Pie charts are perhaps one of the most straightforward types of visualisation to get started with, all we need are a list of labels and a list of values. 

For this chart, we will plot the top ten genres found in our current dataset. We can get a count of all of our gentres by using the `value_counts()` method, which was introduced in an [earlier notebook](intro_to_analysing_its_data_using_python.ipynb). 

In [137]:
genre_df = df[df['tag'] == 'genre']
genre_counts = genre_df['transcription'].value_counts()

The first few rows are also displayed below to give us a quick snapshot of the data. It shows that we now have an index of genres against a count of the number of times each genre appears in our dataset.

In [138]:
genre_counts.head()

Comedy     450
Farce      441
Drama      210
Tragedy    161
Play       134
Name: transcription, dtype: int64

We can now define the labels and values to be used for our chart. Below, the first ten items of the index are converted to a list and assigned to the variable *labels*; a similar operation defines our *values*.

In [131]:
labels = genre_counts[:10].index.tolist()
values = genre_counts[:10].tolist()

Plotly charts are generated from a list of traces. A trace is just the name we give a collection of data and the specifications of which we want that data plotted. Some charts can plot multiple traces; in this case, we only have one.

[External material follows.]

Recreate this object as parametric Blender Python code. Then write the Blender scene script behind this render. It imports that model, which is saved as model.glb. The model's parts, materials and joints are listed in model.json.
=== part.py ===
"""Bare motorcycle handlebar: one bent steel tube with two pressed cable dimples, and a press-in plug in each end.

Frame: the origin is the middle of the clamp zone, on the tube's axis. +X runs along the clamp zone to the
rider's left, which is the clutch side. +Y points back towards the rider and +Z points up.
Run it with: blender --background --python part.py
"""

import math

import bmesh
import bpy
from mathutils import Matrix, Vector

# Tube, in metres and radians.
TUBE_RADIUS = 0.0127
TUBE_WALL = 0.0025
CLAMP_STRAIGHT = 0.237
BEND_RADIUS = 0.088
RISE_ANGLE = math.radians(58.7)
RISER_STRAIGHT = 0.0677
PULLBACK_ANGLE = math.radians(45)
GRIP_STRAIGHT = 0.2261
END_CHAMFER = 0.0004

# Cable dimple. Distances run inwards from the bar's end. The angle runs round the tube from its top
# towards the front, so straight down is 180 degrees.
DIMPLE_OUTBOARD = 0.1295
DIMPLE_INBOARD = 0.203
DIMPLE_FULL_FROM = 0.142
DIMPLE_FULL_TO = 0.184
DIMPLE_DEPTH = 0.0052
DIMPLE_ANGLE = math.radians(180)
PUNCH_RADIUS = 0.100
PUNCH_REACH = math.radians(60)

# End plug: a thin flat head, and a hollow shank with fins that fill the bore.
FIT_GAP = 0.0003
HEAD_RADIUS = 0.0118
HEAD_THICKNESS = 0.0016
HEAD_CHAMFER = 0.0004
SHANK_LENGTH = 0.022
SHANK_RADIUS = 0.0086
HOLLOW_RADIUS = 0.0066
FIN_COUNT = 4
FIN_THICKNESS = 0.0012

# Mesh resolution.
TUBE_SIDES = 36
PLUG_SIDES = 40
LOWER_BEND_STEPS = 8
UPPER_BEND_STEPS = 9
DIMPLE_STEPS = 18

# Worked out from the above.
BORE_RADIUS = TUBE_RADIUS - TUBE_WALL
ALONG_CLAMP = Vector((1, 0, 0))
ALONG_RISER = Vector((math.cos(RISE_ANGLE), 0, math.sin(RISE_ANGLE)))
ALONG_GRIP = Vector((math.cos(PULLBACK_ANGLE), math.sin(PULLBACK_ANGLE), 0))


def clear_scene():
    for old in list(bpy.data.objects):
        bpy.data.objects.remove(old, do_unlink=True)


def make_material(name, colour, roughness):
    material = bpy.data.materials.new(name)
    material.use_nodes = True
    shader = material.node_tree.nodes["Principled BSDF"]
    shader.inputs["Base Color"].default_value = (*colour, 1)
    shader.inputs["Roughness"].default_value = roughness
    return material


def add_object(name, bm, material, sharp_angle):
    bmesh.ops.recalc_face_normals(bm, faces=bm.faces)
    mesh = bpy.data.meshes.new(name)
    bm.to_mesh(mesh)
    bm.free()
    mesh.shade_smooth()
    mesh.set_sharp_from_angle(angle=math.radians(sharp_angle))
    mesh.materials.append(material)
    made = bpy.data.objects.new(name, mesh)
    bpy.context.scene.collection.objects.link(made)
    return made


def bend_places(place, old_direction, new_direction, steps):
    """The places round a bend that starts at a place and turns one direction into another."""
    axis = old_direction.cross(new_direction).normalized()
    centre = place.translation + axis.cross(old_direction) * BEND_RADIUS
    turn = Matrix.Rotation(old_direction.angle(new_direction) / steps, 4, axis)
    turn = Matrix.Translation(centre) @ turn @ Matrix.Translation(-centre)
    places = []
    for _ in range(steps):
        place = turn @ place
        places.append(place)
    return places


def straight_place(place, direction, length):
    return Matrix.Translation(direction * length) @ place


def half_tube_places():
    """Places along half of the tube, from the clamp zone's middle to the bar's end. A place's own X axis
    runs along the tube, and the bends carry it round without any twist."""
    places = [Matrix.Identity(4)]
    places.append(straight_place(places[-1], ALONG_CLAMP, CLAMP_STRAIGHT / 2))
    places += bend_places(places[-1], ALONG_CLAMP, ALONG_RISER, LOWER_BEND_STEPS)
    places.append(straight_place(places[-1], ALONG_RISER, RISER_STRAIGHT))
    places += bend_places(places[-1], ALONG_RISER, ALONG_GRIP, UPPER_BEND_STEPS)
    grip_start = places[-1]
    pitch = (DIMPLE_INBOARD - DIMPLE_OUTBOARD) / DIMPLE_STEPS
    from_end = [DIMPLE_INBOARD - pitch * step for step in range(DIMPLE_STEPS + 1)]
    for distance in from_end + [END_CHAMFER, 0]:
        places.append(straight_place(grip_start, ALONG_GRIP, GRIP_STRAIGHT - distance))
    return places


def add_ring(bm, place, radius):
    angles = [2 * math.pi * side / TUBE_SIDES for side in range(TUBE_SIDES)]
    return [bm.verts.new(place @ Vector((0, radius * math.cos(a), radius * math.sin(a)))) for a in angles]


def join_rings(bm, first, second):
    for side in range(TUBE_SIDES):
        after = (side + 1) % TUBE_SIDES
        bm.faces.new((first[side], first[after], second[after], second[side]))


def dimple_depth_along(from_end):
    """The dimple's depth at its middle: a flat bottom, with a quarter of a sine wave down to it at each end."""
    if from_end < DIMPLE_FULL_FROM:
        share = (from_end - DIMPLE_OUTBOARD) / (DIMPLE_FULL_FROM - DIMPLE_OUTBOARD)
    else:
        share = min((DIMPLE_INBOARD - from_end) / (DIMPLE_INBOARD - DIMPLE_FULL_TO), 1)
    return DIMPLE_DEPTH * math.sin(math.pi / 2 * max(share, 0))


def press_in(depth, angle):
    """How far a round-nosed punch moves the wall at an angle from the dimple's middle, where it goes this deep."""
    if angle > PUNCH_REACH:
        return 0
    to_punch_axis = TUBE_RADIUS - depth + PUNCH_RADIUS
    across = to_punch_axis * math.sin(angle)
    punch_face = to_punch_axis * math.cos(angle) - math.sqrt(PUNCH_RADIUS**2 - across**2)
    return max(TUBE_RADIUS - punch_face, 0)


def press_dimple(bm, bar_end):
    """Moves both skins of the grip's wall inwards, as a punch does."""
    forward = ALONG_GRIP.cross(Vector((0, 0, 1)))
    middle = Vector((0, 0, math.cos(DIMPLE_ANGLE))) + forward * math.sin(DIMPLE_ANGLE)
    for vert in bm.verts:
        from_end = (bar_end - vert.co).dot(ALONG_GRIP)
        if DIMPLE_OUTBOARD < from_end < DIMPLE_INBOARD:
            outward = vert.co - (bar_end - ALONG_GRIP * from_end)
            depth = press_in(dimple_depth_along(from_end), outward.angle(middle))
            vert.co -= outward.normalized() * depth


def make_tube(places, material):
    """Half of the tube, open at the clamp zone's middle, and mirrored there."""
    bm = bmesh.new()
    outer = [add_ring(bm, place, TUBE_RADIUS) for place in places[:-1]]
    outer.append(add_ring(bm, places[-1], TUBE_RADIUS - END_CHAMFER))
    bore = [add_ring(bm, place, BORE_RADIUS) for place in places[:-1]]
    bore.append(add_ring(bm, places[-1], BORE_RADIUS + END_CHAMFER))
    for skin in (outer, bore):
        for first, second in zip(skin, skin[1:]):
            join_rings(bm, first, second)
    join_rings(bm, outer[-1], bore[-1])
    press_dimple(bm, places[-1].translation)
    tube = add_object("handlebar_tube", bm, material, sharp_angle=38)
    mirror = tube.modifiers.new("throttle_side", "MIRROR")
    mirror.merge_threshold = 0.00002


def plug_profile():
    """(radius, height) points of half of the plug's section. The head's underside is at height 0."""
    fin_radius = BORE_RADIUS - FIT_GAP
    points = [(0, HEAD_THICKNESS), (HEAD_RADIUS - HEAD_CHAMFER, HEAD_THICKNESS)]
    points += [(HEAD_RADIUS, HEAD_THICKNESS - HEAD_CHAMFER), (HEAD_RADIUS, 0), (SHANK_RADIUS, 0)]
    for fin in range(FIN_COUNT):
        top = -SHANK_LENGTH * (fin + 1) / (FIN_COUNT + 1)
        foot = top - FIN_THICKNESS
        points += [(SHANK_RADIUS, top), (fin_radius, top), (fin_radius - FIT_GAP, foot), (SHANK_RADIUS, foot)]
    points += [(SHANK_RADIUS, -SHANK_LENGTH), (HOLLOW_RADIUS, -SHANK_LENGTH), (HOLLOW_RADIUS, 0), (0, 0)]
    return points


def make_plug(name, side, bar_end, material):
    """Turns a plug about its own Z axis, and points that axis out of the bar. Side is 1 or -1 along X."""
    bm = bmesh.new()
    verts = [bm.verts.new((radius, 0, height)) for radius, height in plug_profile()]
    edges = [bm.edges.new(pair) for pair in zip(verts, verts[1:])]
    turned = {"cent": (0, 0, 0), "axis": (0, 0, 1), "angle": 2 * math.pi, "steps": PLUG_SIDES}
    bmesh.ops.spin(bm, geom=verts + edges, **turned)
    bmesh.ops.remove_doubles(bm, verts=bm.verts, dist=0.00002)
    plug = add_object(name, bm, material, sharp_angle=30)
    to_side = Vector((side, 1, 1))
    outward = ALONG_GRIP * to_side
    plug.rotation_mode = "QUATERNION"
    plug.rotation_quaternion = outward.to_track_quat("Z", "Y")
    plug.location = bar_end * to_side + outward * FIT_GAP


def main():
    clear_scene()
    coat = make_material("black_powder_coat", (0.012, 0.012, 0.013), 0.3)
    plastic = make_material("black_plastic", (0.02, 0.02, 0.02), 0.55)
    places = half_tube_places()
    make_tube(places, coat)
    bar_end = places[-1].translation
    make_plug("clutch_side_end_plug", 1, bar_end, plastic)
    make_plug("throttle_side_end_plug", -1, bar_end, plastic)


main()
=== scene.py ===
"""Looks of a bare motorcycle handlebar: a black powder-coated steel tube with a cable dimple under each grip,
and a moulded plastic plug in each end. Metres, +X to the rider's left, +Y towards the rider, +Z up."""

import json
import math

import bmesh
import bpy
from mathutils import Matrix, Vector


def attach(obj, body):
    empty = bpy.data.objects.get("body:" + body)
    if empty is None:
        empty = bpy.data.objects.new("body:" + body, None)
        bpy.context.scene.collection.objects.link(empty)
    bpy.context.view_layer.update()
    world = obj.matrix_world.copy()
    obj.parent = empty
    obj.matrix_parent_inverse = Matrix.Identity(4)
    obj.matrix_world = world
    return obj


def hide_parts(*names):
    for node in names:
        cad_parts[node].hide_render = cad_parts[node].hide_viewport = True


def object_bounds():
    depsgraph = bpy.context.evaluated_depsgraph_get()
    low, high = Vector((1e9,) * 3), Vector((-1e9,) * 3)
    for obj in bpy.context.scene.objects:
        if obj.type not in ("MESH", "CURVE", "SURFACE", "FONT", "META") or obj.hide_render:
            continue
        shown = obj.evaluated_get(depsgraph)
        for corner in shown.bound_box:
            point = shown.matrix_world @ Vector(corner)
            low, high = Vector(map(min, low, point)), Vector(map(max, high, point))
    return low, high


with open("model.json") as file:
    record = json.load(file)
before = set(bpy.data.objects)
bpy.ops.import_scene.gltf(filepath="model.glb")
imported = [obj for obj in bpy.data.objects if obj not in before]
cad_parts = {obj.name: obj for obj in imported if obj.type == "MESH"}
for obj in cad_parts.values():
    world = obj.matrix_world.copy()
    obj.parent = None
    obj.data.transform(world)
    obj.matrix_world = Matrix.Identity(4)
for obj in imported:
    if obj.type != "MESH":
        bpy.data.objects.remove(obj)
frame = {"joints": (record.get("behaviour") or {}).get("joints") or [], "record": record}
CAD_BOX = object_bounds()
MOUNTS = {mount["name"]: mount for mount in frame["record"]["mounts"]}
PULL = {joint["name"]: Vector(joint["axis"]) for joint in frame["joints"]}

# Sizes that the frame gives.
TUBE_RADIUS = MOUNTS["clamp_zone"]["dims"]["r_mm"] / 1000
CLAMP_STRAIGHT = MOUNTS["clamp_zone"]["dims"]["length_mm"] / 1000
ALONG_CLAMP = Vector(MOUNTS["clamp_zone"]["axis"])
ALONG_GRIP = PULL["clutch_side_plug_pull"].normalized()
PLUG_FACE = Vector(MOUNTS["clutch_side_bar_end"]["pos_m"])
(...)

Below, a pie chart trace is defined and used as the only item in a list, to become our chart data. 

In [132]:
trace = plotly.graph_objs.Pie(labels=labels, values=values)
chart_data = [trace]

Finally, we can plot the chart with the following line of code.

In [133]:
plotly.offline.iplot(chart_data)

As with the other types of chart we will see later, pie charts are additional options available for styling the chart, hiding the legend, displaying additional information when hovering over slices of the pie and so on. More details of the options available can be found in the [plotly documentation](https://plot.ly/python/pie-charts/).

## Bar charts

Bar charts can be produced with very similar code to the pie chart generated above. Again, we just need a list of labels and a list of values. For this chart, we will look at the date transcriptions to visualise the most popular months of the year identified in our current dataset. 

Before continuing, we need to know that we store our date transcriptions according to the [ISO 8601](https://en.wikipedia.org/wiki/ISO_8601) standard, in the format **dd-mm-yyy**.

The code below uses the pandas [str.split](http://pandas.pydata.org/pandas-docs/version/0.21/generated/pandas.Series.str.split.html) function to separate our dates on the hyphen delimiter and expand the results into seperate columns.

In [140]:
date_df = df[df['tag'] == 'date']
split_date_df = date_df['transcription'].str.split(pat='-', expand=True)
split_date_df.head()

Unnamed: 0,0,1,2
10000,1825,3,4
10001,1825,8,31
10002,1825,6,30
10003,1825,4,13
10004,1825,7,23


As shown above, we now have all of our years in column **0**, our months in column **1** and our days in column **2**. Similar to the operations we performed for our pie chart, we now take the counts of our months and assign the index to the variable **x** and the counts to variable **y**.

In [143]:
date_counts = split_date_df[1].value_counts()
x = date_counts.index.tolist()
y = date_counts.tolist()

The bar chart can now be produced as follows.

In [144]:
trace = plotly.graph_objs.Bar(x=x, y=y)
date_data = [trace]
plotly.offline.iplot(date_data)

To view the charts for the year or day, we could simply replace **1** in the code above with **0** or **3**.

## Summary

In this notebook we began visualising our transcription data using Python. We produced a pie chart to plot our top ten genres and a bar chart to plot the most popular months of the year.

Before moving on to produce more complex and interesting chart types we need to do some more work to manipulate our data. The next goal is to build up a dataset of performances, rather than just single transcriptions, so that we can plot the different aspects of the performances against one another.